Bank of America and Wells Fargo are among the US banks rolling out a new money-transfer service in coming weeks that's created to compete with Venmo and other payment apps.
Hot on the heels of Apple's announcement of a new iMessage based payment processing framework to help Apple's customers move money from person-to-person, a new bank-backed solution called Zelle was announced by Early Warning Services. But a key difference is that the system is backed by over 30 of the US biggest banks, which are able to deposit funds "in minutes" into a friend's bank account, whereas Venmo and Square Cash normally take up to one day unless you pay an instant transfer fee. While the instantaneous money transfer can only occur between banks that support Zelle's network, many Americans will likely benefit from it anyway as most of the major banks support the new money transfer service.
The service will be available as a new feature within banks' own official apps and websites, but a standalone Zelle app is also coming further down the road.
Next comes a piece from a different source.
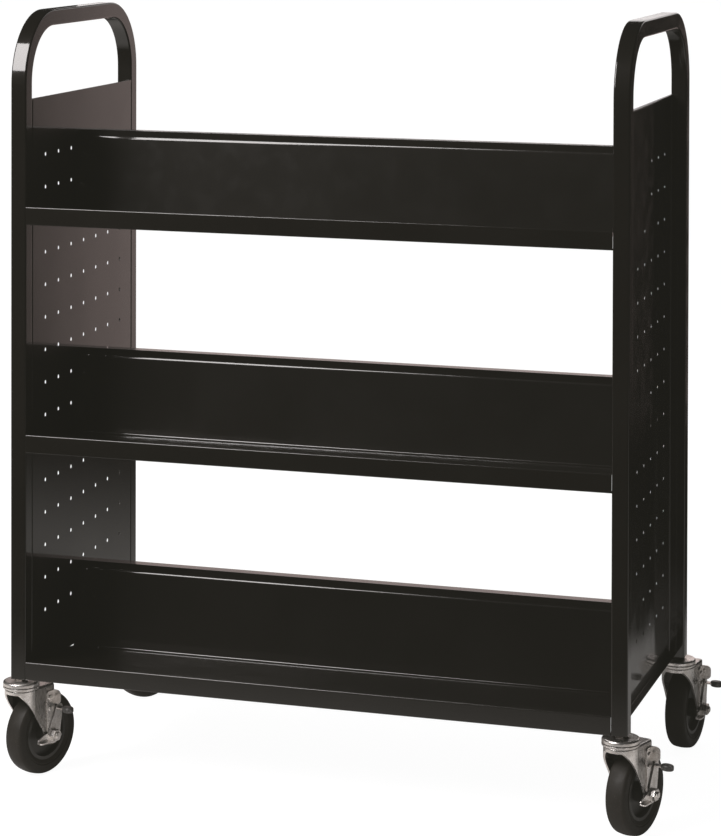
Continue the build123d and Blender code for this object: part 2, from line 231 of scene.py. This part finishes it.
def turned_rings(finish, spin, scale):
    """A fine ring pattern round a wheel's axle."""
    arm = finish.vector_math("SUBTRACT", finish.place, Vector(spin["pos_m"]))
    across = finish.vector_math("CROSS_PRODUCT", arm, Vector(spin["axis"]))
    radius = finish.vector_math("LENGTH", across, output="Value")
    rings = finish.node("CombineXYZ", {"X": radius})
    return finish.noise(scale, detail=3.0, roughness=0.6, place=rings.outputs["Vector"])


def rubber(corner, spin):
    """Moulded black rubber with fine rings and specks of dust."""
    tyre = Finish(f"{corner}_rubber")
    rings = turned_rings(tyre, spin, scale=900.0)
    cloud = tyre.noise(scale=45.0, detail=4.0, roughness=0.6)
    body = tyre.mix(cloud, grey(0.008, 0.35), grey(0.016, 0.35))
    dust = tyre.between(tyre.noise(scale=380.0, detail=3.0), 0.58, 0.78, 0.0, 0.4)
    body = tyre.mix(dust, body, grey(0.05, 0.18))
    relief = tyre.bump(rings, depth=0.08 * MM, strength=0.6)
    relief = tyre.bump(tyre.noise(scale=1500.0), depth=0.04 * MM, strength=0.5, normal=relief)
    tyre.set(
        Base_Color=body,
        Roughness=tyre.spread(cloud, 0.50, 0.66),
        Normal=relief,
        Specular_IOR_Level=0.25,
    )
    return tyre.material


def hub_plastic(corner, spin):
    """Moulded black plastic of the hubs, with fine turned rings."""
    hub = Finish(f"{corner}_hub_plastic")
    rings = turned_rings(hub, spin, scale=600.0)
    body = hub.mix(hub.noise(scale=60.0, detail=3.0), grey(0.014, 0.1), grey(0.026, 0.12))
    relief = hub.bump(rings, depth=0.06 * MM, strength=0.5)
    pores = hub.noise(scale=2200.0, detail=1.0)
    relief = hub.bump(pores, depth=0.02 * MM, strength=0.4, normal=relief)
    hub.set(Base_Color=body, Roughness=0.38, Normal=relief)
    return hub.material


def grip_plastic():
    """Soft black plastic of the pedal grips, scuffed grey."""
    grip = Finish("grip_plastic")
    scuffs = grip.between(grip.noise(scale=260.0, detail=4.0, roughness=0.65), 0.45, 0.75)
    body = grip.mix(scuffs, grey(0.035, 0.06), grey(0.16, 0.06))
    relief = grip.bump(grip.noise(scale=1400.0), depth=0.05 * MM, strength=0.6)
    grip.set(Base_Color=body, Roughness=0.42, Normal=relief)
    return grip.material


def paint(material, *nodes):
    """Give CAD nodes a material in their only slot."""
    for name in nodes:
        mesh = frame["nodes"][name].data
        mesh.materials.clear()
        mesh.materials.append(material)


def paint_cart():
    paint(
        powder_coat(), "left_end_tube", "right_end_tube", "left_end_panel", "right_end_panel",
        "top_shelf", "middle_shelf", "bottom_shelf",
    )
    joints = {joint["name"]: joint for joint in frame["joints"]}
    bright = zinc("bright_zinc")
    dark = dark_steel()
    grip = grip_plastic()
    paint(bright, "top_races", "race_balls")
    paint(dark, "stem_nuts", "caster_stems", "stem_sockets")
    for corner in CORNERS:
        pivot = joints[f"{corner}_swivel_turn"]
        spin = joints[f"{corner}_wheel_spin"]
        paint(zinc(f"{corner}_fork_zinc", pivot, spin), f"{corner}_fork")
        for part in ("axle_bolt", "axle_nut", "brake_bracket", "bracket_rivets", "brake_lever"):
            paint(bright, f"{corner}_{part}")
        for part in ("thrust_washers", "axle_sleeve"):
            paint(dark, f"{corner}_{part}")
        paint(rubber(corner, spin), f"{corner}_tyre")
        paint(hub_plastic(corner, spin), f"{corner}_hub")
        paint(grip, f"{corner}_pedal_grip")


# ---- floor ------------------------------------------------------------------

FLOOR_RADIUS = 60.0
FLOOR_SIDES = 96
FLOOR_GLOW = 0.96
FLOOR_SEEN = grey(0.14)
FLOOR_DARK = grey(0.64, 0.06)
FLOOR_LIGHT = grey(0.70, 0.06)

# Where reflections of the floor fade out, as distances from the origin
FRONT_FADE = (0.45, 1.15)
BACK_FADE = (0.3, 2.2)
# Painted shadow of the cart at the back right, seen only in reflections
CART_SHADOW_X = (0.57, 0.64)
CART_SHADOW_Y = (0.60, 0.90)


def floor_finish():
    """Pale floor. In reflections it darkens with distance in front and behind, and a painted shadow
    of the cart darkens it at the back right.
    """
    floor = Finish("pale_floor")
    path = floor.node("LightPath")
    mottle = floor.noise(scale=3.0, detail=4.0)
    spot = floor.node("SeparateXYZ", {"Vector": floor.place})
    front = floor.between(floor.math("MULTIPLY", spot.outputs["Y"], -1.0), *FRONT_FADE)
    back = floor.between(spot.outputs["Y"], *BACK_FADE)
    right = floor.between(spot.outputs["X"], *CART_SHADOW_X)
    # painted shadow: the cart's shadow at the back right, in reflections of the floor
    corner = floor.math("MULTIPLY", right, floor.between(spot.outputs["Y"], *CART_SHADOW_Y))
    dim = floor.math("MAXIMUM", floor.math("ADD", front, back), corner)
    dim = floor.math("MULTIPLY", dim, path.outputs["Is Glossy Ray"])
    seen = path.outputs["Is Camera Ray"]
    body = floor.mix(seen, floor.mix(mottle, FLOOR_DARK, FLOOR_LIGHT), FLOOR_SEEN)
    floor.set(
        Base_Color=floor.mix(dim, body, BLACK),
        Roughness=0.9,
        Specular_IOR_Level=0.0,
        Emission_Color=WHITE,
        Emission_Strength=floor.math("MULTIPLY", seen, FLOOR_GLOW),
    )
    return floor.material


def make_floor():
    bpy.ops.mesh.primitive_circle_add(vertices=FLOOR_SIDES, radius=FLOOR_RADIUS, fill_type="NGON")
    floor = bpy.context.object
    floor.name = "floor"
    floor.data.materials.append(floor_finish())


# ---- light ------------------------------------------------------------------

WORLD_SEEN = 1.0
WORLD_FILL = 0.35
WORLD_REFLECTED = 0.01

WALL_Y = 2.8
WALL_X = (-2.0, 0.93)
WALL_HEIGHT = 1.2
WALL_FADE = (0.45, 1.15)  # from here to here along X the wall dims to nothing
WALL_GLOW = 0.62
WALL_COLOUR = (1.0, 0.80, 0.76, 1.0)


def make_world():
    """White to the camera, a soft even fill for shading, dim in reflections."""
    world = bpy.data.worlds.new("studio")
    bpy.context.scene.world = world
    world.use_nodes = True
    tree = world.node_tree
    path = tree.nodes.new("ShaderNodeLightPath")
    background = tree.nodes["Background"]
    strength = tree.nodes.new("ShaderNodeMix")
    strength.inputs["A"].default_value = WORLD_FILL
    strength.inputs["B"].default_value = WORLD_SEEN
    tree.links.new(path.outputs["Is Camera Ray"], strength.inputs["Factor"])
    reflected = tree.nodes.new("ShaderNodeMix")
    reflected.inputs["B"].default_value = WORLD_REFLECTED
    tree.links.new(path.outputs["Is Glossy Ray"], reflected.inputs["Factor"])
    tree.links.new(strength.outputs["Result"], reflected.inputs["A"])
    tree.links.new(reflected.outputs["Result"], background.inputs["Strength"])
    background.inputs["Color"].default_value = WHITE


def make_glow_wall():
    """Pale wall behind the cart, seen only in reflections, dimmer to the right."""
    wall = Finish("glow_wall")
    across = wall.node("SeparateXYZ", {"Vector": wall.place}).outputs["X"]
    wall.set(
        Base_Color=BLACK,
        Emission_Color=WALL_COLOUR,
        Emission_Strength=wall.between(across, *WALL_FADE, WALL_GLOW, 0.0),
    )
    bpy.ops.mesh.primitive_plane_add(size=1.0)
    plane = bpy.context.object
    plane.name = "glow_wall"
    low, high = WALL_X
    turn = Matrix.Rotation(math.pi / 2, 4, "X")
    stretch = Matrix.Diagonal((high - low, WALL_HEIGHT, 1.0, 1.0))
    place = Matrix.Translation(((low + high) / 2, WALL_Y, WALL_HEIGHT / 2))
    plane.data.transform(place @ turn @ stretch)
    plane.data.materials.append(wall.material)
    plane.visible_camera = False
    plane.visible_diffuse = False
    plane.visible_shadow = False


def soft_light(name, place, aim, width, height, radiance, colour):
    """Rectangular soft light, given by how bright its face looks."""
    data = bpy.data.lights.new(name, "AREA")
    data.shape = "RECTANGLE"
    data.size = width
    data.size_y = height
    data.energy = radiance * math.pi * width * height
    data.color = colour
    light = bpy.data.objects.new(name, data)
    bpy.context.scene.collection.objects.link(light)
    light.location = place
    turn = (Vector(aim) - Vector(place)).to_track_quat("-Z", "Y")
    light.rotation_euler = turn.to_euler()
    light.visible_camera = False


def make_lights():
    soft_light(
        "key", place=(-1.75, -2.45, 2.95), aim=(-0.1, 0.0, 0.9),
        width=1.7, height=2.3, radiance=15.0, colour=(1.0, 0.96, 0.95),
    )
    soft_light(
        "back_strip", place=(0.0, 3.0, 1.75), aim=(0.0, 0.0, 1.3),
        width=3.6, height=0.9, radiance=1.0, colour=(1.0, 0.95, 0.94),
    )


# ---- camera and display -----------------------------------------------------

# Nearly level, with the picture framed far below the lens axis. Turn, dip and
# roll are in radians, and the shifts are shares of the picture's long side.
CAMERA_PLACE = (1.30140, -4.27653, 1.40729)
CAMERA_TURN = 0.30254
CAMERA_DIP = 0.01688
CAMERA_ROLL = 0.00258
SENSOR = 36.0
LENS = 122.87
SHIFT_RIGHT = 0.00493
SHIFT_DOWN = 0.60301
CLIP_NEAR = 0.05
CLIP_FAR = 200.0

# Black level of each display channel: below zero lifts the blacks
VEIL = (-0.0115, -0.0110, -0.0088)


def make_camera():
    """Camera framed below its lens axis. A view from elsewhere sets the
    quaternion rotation mode, and then the picture is centred again."""
    data = bpy.data.cameras.new("photo_camera")
    data.sensor_width = SENSOR
    data.lens = LENS
    data.clip_start = CLIP_NEAR
    data.clip_end = CLIP_FAR
    camera = bpy.data.objects.new("photo_camera", data)
    bpy.context.scene.collection.objects.link(camera)
    turn = Matrix.Rotation(CAMERA_TURN, 3, "Z")
    tilt = Matrix.Rotation(math.pi / 2 - CAMERA_DIP, 3, "X")
    roll = Matrix.Rotation(CAMERA_ROLL, 3, "Z")
    camera.matrix_world = Matrix.LocRotScale(Vector(CAMERA_PLACE), turn @ tilt @ roll, None)
    # The rotation mode's number is 1 for the photo's view and 0 for a quaternion
    for path, shift in (("shift_x", SHIFT_RIGHT), ("shift_y", -SHIFT_DOWN)):
        driver = data.driver_add(path).driver
        mode = driver.variables.new()
        mode.name = "mode"
        mode.targets[0].id = camera
        mode.targets[0].data_path = "rotation_mode"
        driver.expression = f"{shift} * mode"
    bpy.context.scene.camera = camera


def lift_blacks():
    """Plain display colours, with a slight warm veil over the blacks."""
    view = bpy.context.scene.view_settings
    view.view_transform = "Standard"
    view.use_curve_mapping = True
    view.curve_mapping.black_level = VEIL


paint_cart()
make_floor()
make_world()
make_glow_wall()
make_lights()
make_camera()
lift_blacks()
'Fragmentation has been frustrating for consumers, ' said Paul Finch, chief executive of Early Warning.
With Zelle, the goal is to take the existing clearXchange network and make it known to consumers, who - as with Venmo - will only need to know a person's phone or email to use it.
"The rollout of Zelle at banks across the country represents an advance in the speed, connectivity and security of P2P payments", said Brett Pitts, head of digital for Wells Fargo virtual channels in a statement.
The launch of Zelle will effectively supplant existing efforts amongst USA banks, which for years have pushed to varying degrees for a more integrated P2P framework. As Zelle is backed by some of the largest financial institutions in the USA, some of the financial transactions will be processed much faster compared to its rivals.
'Inconsistent experiences have made it hard to send and receive money between banks'. Zelle promises to make it possible to transfer funds from one account to another in a matter of minutes as opposed to current systems that typically take 1-2 days for funds to clear and be available. You can send money to people not using Zelle through their phone number or email address.
To ensure funds are delivered instantly at no extra cost, banks are agreeing to back each other's transfers, even if the actual funds haven't formally settled on the back end.
Banks have been developing various person-to-person payment services for years, but they haven't gained the buzz of other rivals.